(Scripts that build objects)
......
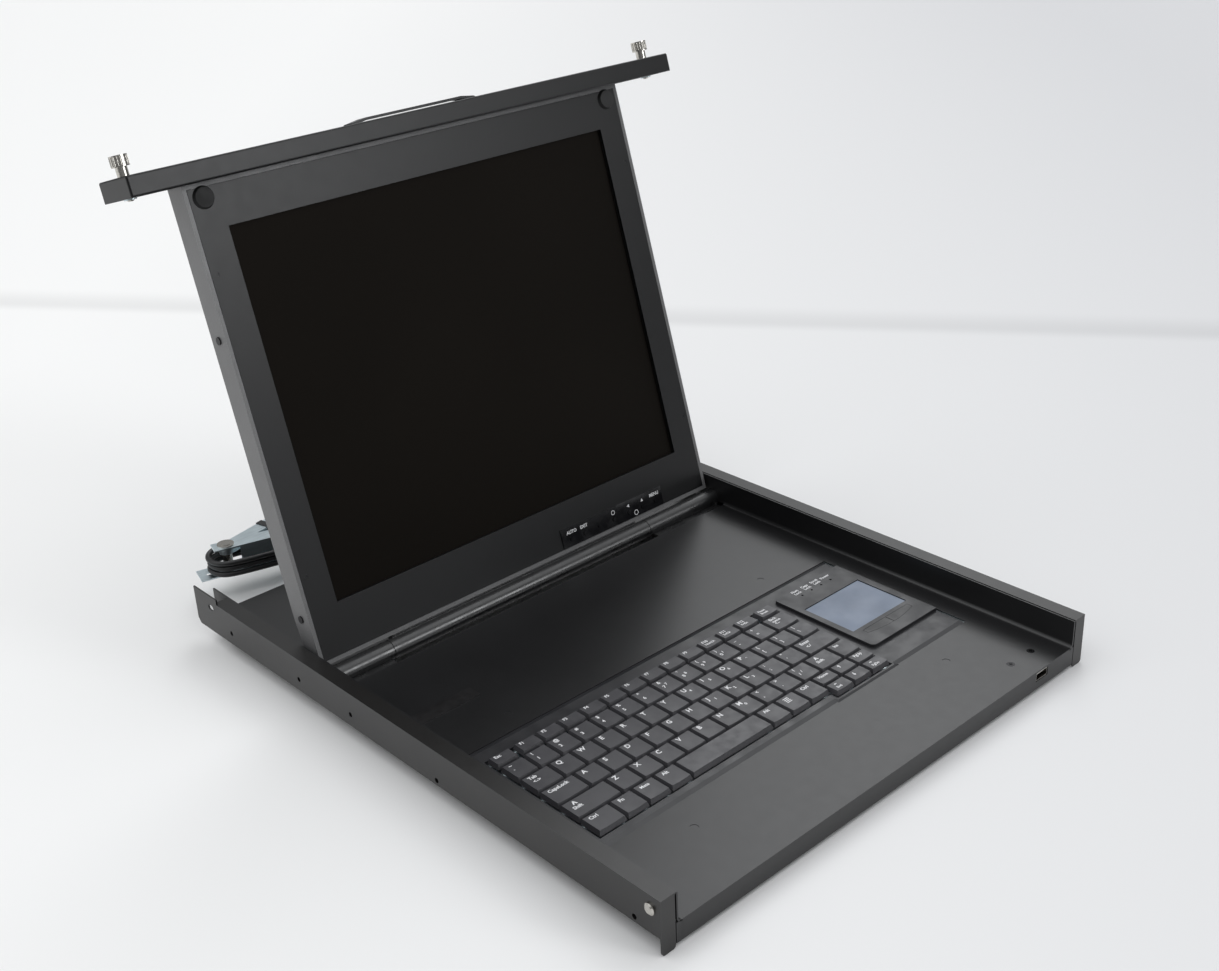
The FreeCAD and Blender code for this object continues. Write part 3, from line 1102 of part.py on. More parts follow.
# --- all pieces --------------------------------------------------------------
def main():
    os.makedirs("parts", exist_ok=True)
    rail = side_rail_right()
    export("tray_pan", tray_pan())
    export("side_rail_right", rail)
    export("side_rail_left", mirrored(rail))
    export("tray_screws", grouped([rail_screws(), floor_screws(), bracket_screws()]))
    export("bottom_cover", bottom_cover())
    export("controller_board", controller_board())
    export("usb_socket", usb_socket())
    export("blank_nameplate", blank_nameplate())

    cells = key_cells()
    export("keyboard_frame", keyboard_frame())
    export("keyboard_base", keyboard_base(cells))
    export("touchpad_surface", touchpad_surface())
    middle = (PAD_BUTTON_LEFT + PAD_BUTTON_RIGHT) / 2
    export("touchpad_button_left", touchpad_button(PAD_BUTTON_LEFT, middle))
    export("touchpad_button_right", touchpad_button(middle, PAD_BUTTON_RIGHT))
    groups = {}
    for cell in cells:
        groups.setdefault(cell[0], []).append(keycap(cell))
    for name, keys in groups.items():
        export(name, grouped(keys))

    export("display_back_cover", raised(display_back_cover()))
    export("display_bezel", raised(display_bezel()))
    export("display_side_screws", raised(display_side_screws()))
    export("lcd_panel", raised(lcd_panel()))
    export("osd_strip", raised(osd_strip()))
    names = ("auto", "exit", "select", "left", "up", "menu")
    for name, x in zip(names, OSD_BUTTONS_X):
        export("osd_button_" + name, raised(osd_button(x)))
    export("front_bar", raised(front_bar()))
    export("pull_handle", raised(pull_handle()))
    export("screw_sleeves", raised(screw_sleeves()))
    for name, side in (("left", -1), ("right", 1)):
        export("captive_screw_" + name, raised(captive_screw(side)))
        export("screw_clip_" + name, raised(screw_clip(side)))
    export("rubber_bumpers", raised(rubber_bumpers()))
    export("hinge_barrel_centre", raised(hinge_barrel_centre()))
    half = TRAY_WALL_INSIDE
    export("hinge_barrel_left", hinge_barrel_fixed(-half, BARREL_LEFT_SEAM_X - BARREL_SEAM / 2))
    export("hinge_barrel_right", hinge_barrel_fixed(BARREL_RIGHT_SEAM_X + BARREL_SEAM / 2, half))
    export("hinge_pins", hinge_pins())

    export("arm_bracket", arm_bracket())
    export("drawer_pivot_rivet", drawer_pivot_rivet())
    export("arm_link_inner", arm_link_inner())
    export("elbow_rivet", elbow_rivet())
    export("arm_link_outer", arm_link_outer())
    export("cable_strap", cable_strap())
    export("cable_grommet", cable_grommet())
    export("cable_lead", cable_lead())
    export("cable_hank", cable_hank())
    export("cable_tail", cable_tail())
    export("cable_plug", cable_plug())


main()
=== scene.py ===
# %% [markdown]
# # Rackmount console drawer
# This lesson dresses a finished mechanical model of a rack console drawer. The drawer
# is pulled out and its screen is raised. Every solid is already in place, so the work
# here is the camera, the cable, the surfaces, the lettering and the light.

# %% Load the mechanical frame
import bpy
import bmesh
import math
from mathutils import Matrix, Vector


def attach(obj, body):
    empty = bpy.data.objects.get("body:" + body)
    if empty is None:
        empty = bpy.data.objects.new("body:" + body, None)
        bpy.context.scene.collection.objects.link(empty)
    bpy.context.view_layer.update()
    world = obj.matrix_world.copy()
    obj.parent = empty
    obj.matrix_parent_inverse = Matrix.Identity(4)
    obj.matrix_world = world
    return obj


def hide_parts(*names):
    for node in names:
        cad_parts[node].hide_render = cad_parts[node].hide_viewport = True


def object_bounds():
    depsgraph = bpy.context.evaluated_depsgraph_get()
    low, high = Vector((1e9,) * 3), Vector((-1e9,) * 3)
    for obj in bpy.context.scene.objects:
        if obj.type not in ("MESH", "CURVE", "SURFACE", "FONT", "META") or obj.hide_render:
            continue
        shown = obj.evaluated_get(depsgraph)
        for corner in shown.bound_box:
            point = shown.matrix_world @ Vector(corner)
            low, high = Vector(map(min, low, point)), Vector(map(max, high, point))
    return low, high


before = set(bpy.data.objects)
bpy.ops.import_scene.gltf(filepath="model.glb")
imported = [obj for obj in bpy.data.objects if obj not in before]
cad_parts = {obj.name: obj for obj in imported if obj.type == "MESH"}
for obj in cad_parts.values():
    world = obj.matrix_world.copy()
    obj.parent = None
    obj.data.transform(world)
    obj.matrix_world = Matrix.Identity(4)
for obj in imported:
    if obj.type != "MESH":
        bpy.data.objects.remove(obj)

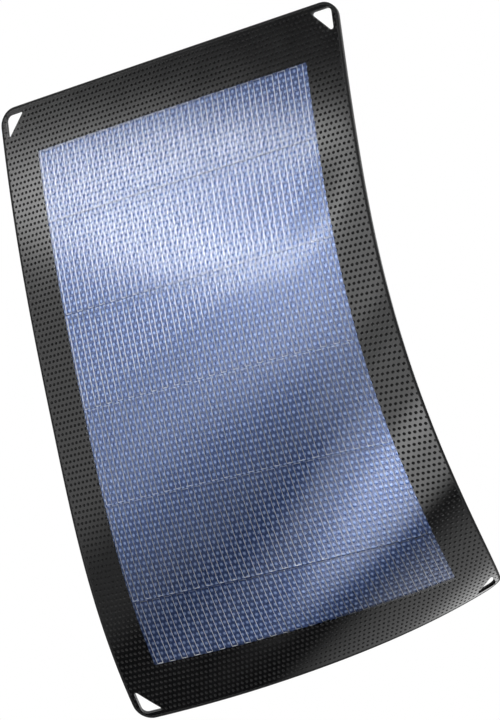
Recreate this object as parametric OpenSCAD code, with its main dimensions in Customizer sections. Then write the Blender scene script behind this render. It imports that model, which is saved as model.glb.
......
_GIVEN EXERCISE_:
Print the records above in full, exactly.

_SOLUTION_:
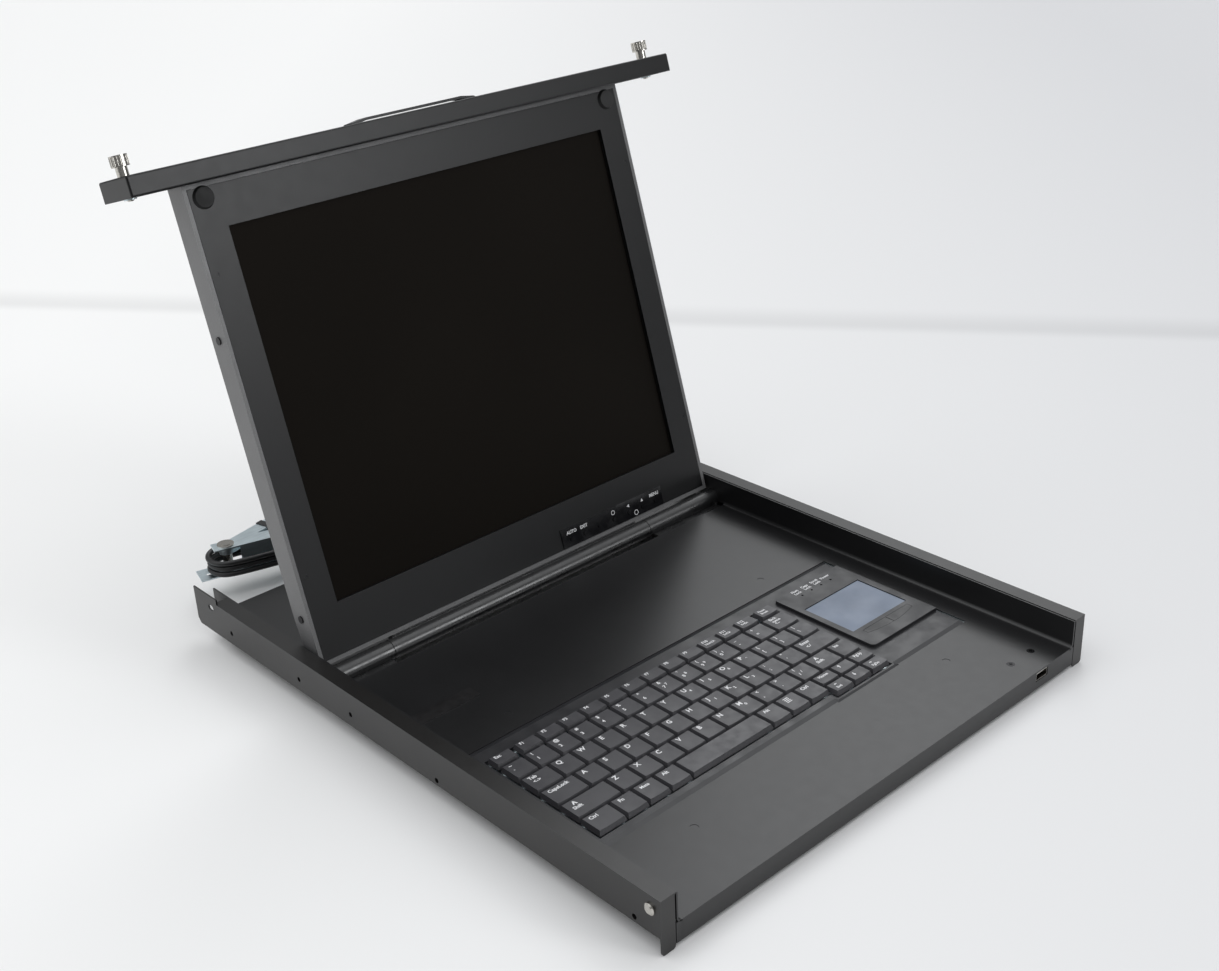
The FreeCAD and Blender code for this object continues. Write part 3, from line 1102 of part.py on. More parts follow.
# --- all pieces --------------------------------------------------------------
def main():
    os.makedirs("parts", exist_ok=True)
    rail = side_rail_right()
    export("tray_pan", tray_pan())
    export("side_rail_right", rail)
    export("side_rail_left", mirrored(rail))
    export("tray_screws", grouped([rail_screws(), floor_screws(), bracket_screws()]))
    export("bottom_cover", bottom_cover())
    export("controller_board", controller_board())
    export("usb_socket", usb_socket())
    export("blank_nameplate", blank_nameplate())

    cells = key_cells()
    export("keyboard_frame", keyboard_frame())
    export("keyboard_base", keyboard_base(cells))
    export("touchpad_surface", touchpad_surface())
    middle = (PAD_BUTTON_LEFT + PAD_BUTTON_RIGHT) / 2
    export("touchpad_button_left", touchpad_button(PAD_BUTTON_LEFT, middle))
    export("touchpad_button_right", touchpad_button(middle, PAD_BUTTON_RIGHT))
    groups = {}
    for cell in cells:
        groups.setdefault(cell[0], []).append(keycap(cell))
    for name, keys in groups.items():
        export(name, grouped(keys))

    export("display_back_cover", raised(display_back_cover()))
    export("display_bezel", raised(display_bezel()))
    export("display_side_screws", raised(display_side_screws()))
    export("lcd_panel", raised(lcd_panel()))
    export("osd_strip", raised(osd_strip()))
    names = ("auto", "exit", "select", "left", "up", "menu")
    for name, x in zip(names, OSD_BUTTONS_X):
        export("osd_button_" + name, raised(osd_button(x)))
    export("front_bar", raised(front_bar()))
    export("pull_handle", raised(pull_handle()))
    export("screw_sleeves", raised(screw_sleeves()))
    for name, side in (("left", -1), ("right", 1)):
        export("captive_screw_" + name, raised(captive_screw(side)))
        export("screw_clip_" + name, raised(screw_clip(side)))
    export("rubber_bumpers", raised(rubber_bumpers()))
    export("hinge_barrel_centre", raised(hinge_barrel_centre()))
    half = TRAY_WALL_INSIDE
    export("hinge_barrel_left", hinge_barrel_fixed(-half, BARREL_LEFT_SEAM_X - BARREL_SEAM / 2))
    export("hinge_barrel_right", hinge_barrel_fixed(BARREL_RIGHT_SEAM_X + BARREL_SEAM / 2, half))
    export("hinge_pins", hinge_pins())

    export("arm_bracket", arm_bracket())
    export("drawer_pivot_rivet", drawer_pivot_rivet())
    export("arm_link_inner", arm_link_inner())
    export("elbow_rivet", elbow_rivet())
    export("arm_link_outer", arm_link_outer())
    export("cable_strap", cable_strap())
    export("cable_grommet", cable_grommet())
    export("cable_lead", cable_lead())
    export("cable_hank", cable_hank())
    export("cable_tail", cable_tail())
    export("cable_plug", cable_plug())


main()
=== scene.py ===
# %% [markdown]
# # Rackmount console drawer
# This lesson dresses a finished mechanical model of a rack console drawer. The drawer
# is pulled out and its screen is raised. Every solid is already in place, so the work
# here is the camera, the cable, the surfaces, the lettering and the light.

# %% Load the mechanical frame
import bpy
import bmesh
import math
from mathutils import Matrix, Vector


def attach(obj, body):
    empty = bpy.data.objects.get("body:" + body)
    if empty is None:
        empty = bpy.data.objects.new("body:" + body, None)
        bpy.context.scene.collection.objects.link(empty)
    bpy.context.view_layer.update()
    world = obj.matrix_world.copy()
    obj.parent = empty
    obj.matrix_parent_inverse = Matrix.Identity(4)
    obj.matrix_world = world
    return obj


def hide_parts(*names):
    for node in names:
        cad_parts[node].hide_render = cad_parts[node].hide_viewport = True


def object_bounds():
    depsgraph = bpy.context.evaluated_depsgraph_get()
    low, high = Vector((1e9,) * 3), Vector((-1e9,) * 3)
    for obj in bpy.context.scene.objects:
        if obj.type not in ("MESH", "CURVE", "SURFACE", "FONT", "META") or obj.hide_render:
            continue
        shown = obj.evaluated_get(depsgraph)
        for corner in shown.bound_box:
            point = shown.matrix_world @ Vector(corner)
            low, high = Vector(map(min, low, point)), Vector(map(max, high, point))
    return low, high


before = set(bpy.data.objects)
bpy.ops.import_scene.gltf(filepath="model.glb")
imported = [obj for obj in bpy.data.objects if obj not in before]
cad_parts = {obj.name: obj for obj in imported if obj.type == "MESH"}
for obj in cad_parts.values():
    world = obj.matrix_world.copy()
    obj.parent = None
    obj.data.transform(world)
    obj.matrix_world = Matrix.Identity(4)
for obj in imported:
    if obj.type != "MESH":
        bpy.data.objects.remove(obj)

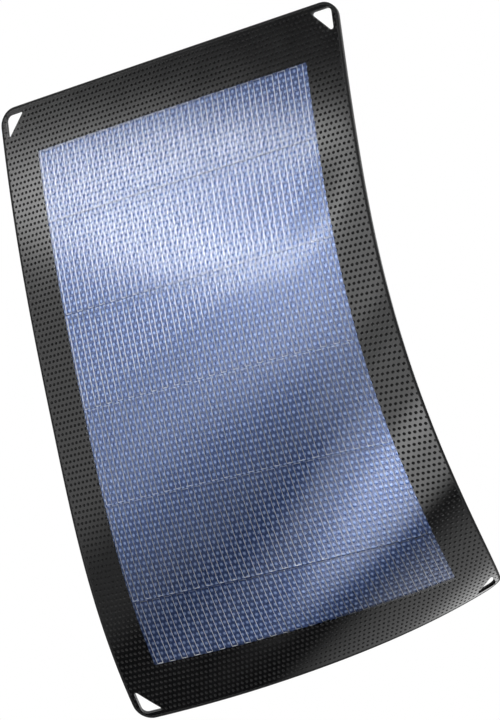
Recreate this object as parametric OpenSCAD code, with its main dimensions in Customizer sections. Then write the Blender scene script behind this render. It imports that model, which is saved as model.glb.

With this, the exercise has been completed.